Je visite des paroisses où je perçois une tension forte entre chrétiens et musulmans,

spécialement la paroisse d’Abou Ghorgas, où nous avons apporté une importante aide d’urgence.

Car si je rencontre une église dynamique, je perçois aussi une population chrétienne inquiète de l’avenir.

Si on ne peut parler de persécution au sens précis du terme, la situation est loin d’être facile. Les discriminations sont nombreuses, les tensions anti-chrétiennes se renforcent, la montée d’un certain islamisme sans doute inévitable. Nous nous entretenons de tout cela avec sa Béatitude le Cardinal Naguib, homme de sagesse et de discernement que nous avons beaucoup de joie à écouter, ainsi qu’avec le Nonce Monseigneur Fitzgerald qui ne ménage pas ses efforts en direction de l’université islamique Al Azhar.

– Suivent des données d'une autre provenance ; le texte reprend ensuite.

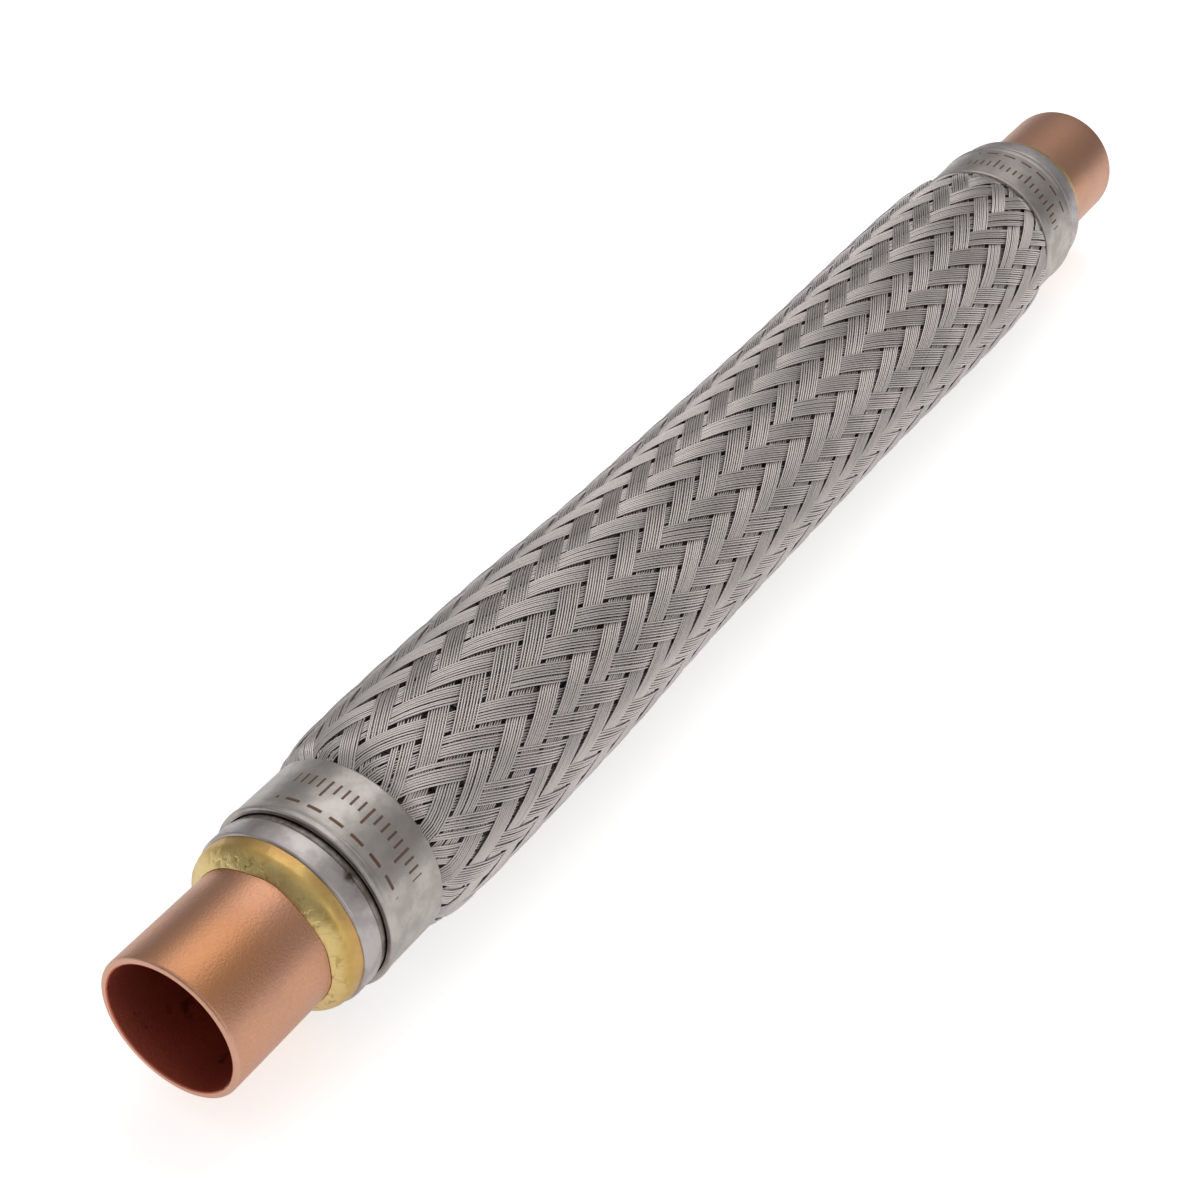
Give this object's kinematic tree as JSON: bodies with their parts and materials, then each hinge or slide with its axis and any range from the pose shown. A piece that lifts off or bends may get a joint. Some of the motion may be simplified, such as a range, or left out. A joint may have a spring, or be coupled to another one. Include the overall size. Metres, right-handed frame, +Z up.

De toute évidence les années qui viennent seront incertaines et difficiles. Un véritable avenir est possible pour les chrétiens qui sont d’un courage exemplaire. Ils remplissent leur mission avec parfois des moyens dérisoires et je suis convaincu de l’importance de l’aide que nous leur apportons.

Car les deux questions sont liées : en accomplissant leurs œuvres de charité les chrétiens d’Égypte construisent leur avenir.